S’il avait fait cycliste, il aurait probablement aimé s’envoler dans les cols alpestres comme ce drôle de bonhomme qui s’imposait à chaque visionnage de la fameuse VHS de 98.
« « Bon, il a fini par se faire rattraper par le dopage mais j’aimais la manière de courir de Marco Pantani, son panache. Aujourd’hui, j’aime beaucoup Thibaut Pinot ou Vincenzo Nibali, par leur manière de courir à l’ancienne, moins dans le calcul. Je me disais que quel que soit le sport dans lequel je courrais, c’est comme ça que je le ferais. A l’attaque. » »
Six secondes pour cinq balles, Lucky Luke Jacquelin
On comprend mieux les débuts du bonhomme sur le circuit mondial : roi des premiers temps intermédiaires, il avait tendance à disparaître des radars après le premier tour de boucle. Vincent Vittoz, coach de l’équipe de France de biathlon, commente : « Il avait tendance à partir très vite parce qu’il a une masse musculaire qui lui permet de le faire. Mais sur la durée il faiblissait. » L’intéressé l’explique autant par une envie de faire le spectacle qu’un besoin physiologique et psychologique de rentrer dans rapidement dans ses courses. Pour son tir, c’est pareil. Analyse du frère Jacquelin : « Il n’y a que six secondes entre sa première et la dernière balle. Il a seulement un petit temps de préparation avant, il se conditionne, il crée ce lien avec la cible. Mais après ça part très vite ». Parfois trop, comme souvent sur ses derniers tirs debout sur les sprints.
« « On a eu une discussion après le sprint du Grand-Bornand. Je lui ai dit, à propos de son tir debout, qu’en le voyant arriver sur le pas de tir, on a l’impression qu’il a un énorme regain d’énergie qu’il doit canaliser soit en laissant son talent s’exprimer pleinement, comme il sait le faire. Ou alors, il doit revenir à quelque chose de plus méthodologique. Mais quand il est dans l’entre-deux, ça ne marche pas. » »
Sauf que le calcul, très peu pour les coureurs d’instinct. Notre Thibaut Pinot sur skis a beau avoir pris conscience de l’importance de gérer ses forces, il ne sera probablement jamais Martin Fourcade dans son approche de la course. Il n’en a de toute façon pas le mental. Le sien est instable comme bien souvent chez les esthètes du sport. Vincent Vittoz : « Emilien est excessif dans les deux sens. Quand tout va bien, il peut être très enjoué et influer positivement sur le groupe. Mais parfois il se met à douter pour peu de choses. »

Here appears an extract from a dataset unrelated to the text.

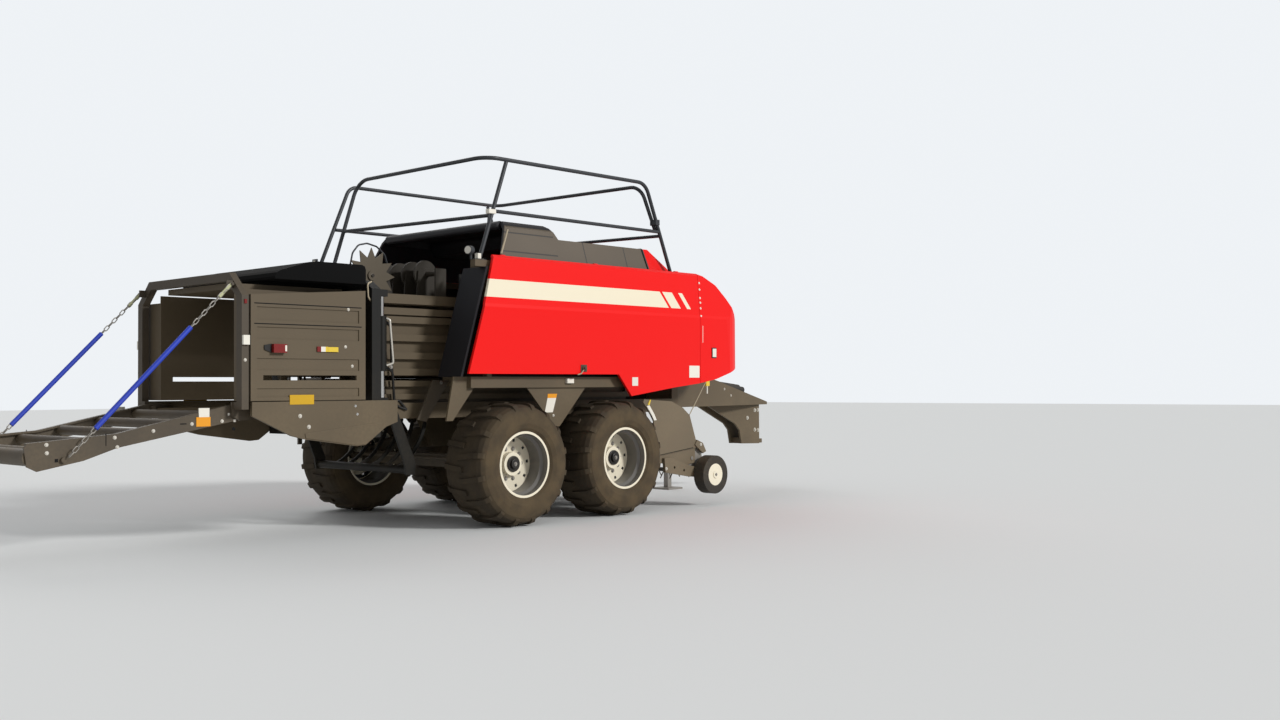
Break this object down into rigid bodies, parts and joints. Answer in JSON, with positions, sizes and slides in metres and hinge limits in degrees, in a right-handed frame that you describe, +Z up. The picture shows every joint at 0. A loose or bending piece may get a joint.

« Le panache, c’est bien mais ça va trois minutes »
Clément dira qu’il est « très influençable » par les éléments extérieurs, qu’il s’en nourrit, en bien ou en mal, prenant pour exemple le premier top 5 en carrière à Antholz (2018) du frangin, animé par la douleur d’avoir perdu son grand-père la veille du sprint, paradoxalement le format de course qu’il affectionne le moins. « Il aime bien les courses où il y a de la confrontation, détaille le carabinier. Comme la poursuite et la mass-start », propices à des attaques et autres scénarios spectaculaires lui permettant de se rêver sur ses skis au-devant de la course sur les cimes du Tour.
S’il aime s’enflammer sur la neige, Emilien Jacquelin reste lucide hors piste. « Les objectifs n’ont pas évolué. Deux podiums en relais et deux en indiv’, si on peut continuer sur cette lancée, c’est très bien. » Vincent Vittoz a de plus grands projets pour son poulain, lequel a, dit-il, franchi un gros cap physiquement à l’intersaison 2019. « Il a tout pour réussir une grande carrière, des podiums, des médailles, des podiums du général. Il a un tir moderne porté vers l’attaque, vers la vitesse. Son grand challenge sera de gagner en régularité pour aspirer à viser haut sur le classement général. Quand on voit l’évolution qu’il a depuis deux ans, on constate qu’il a compris que le panache, c’est bien mais ça va trois minutes. » Après tout, même les plus audacieux n’attaquent pas toujours. Pas même Nibali ou Pinot.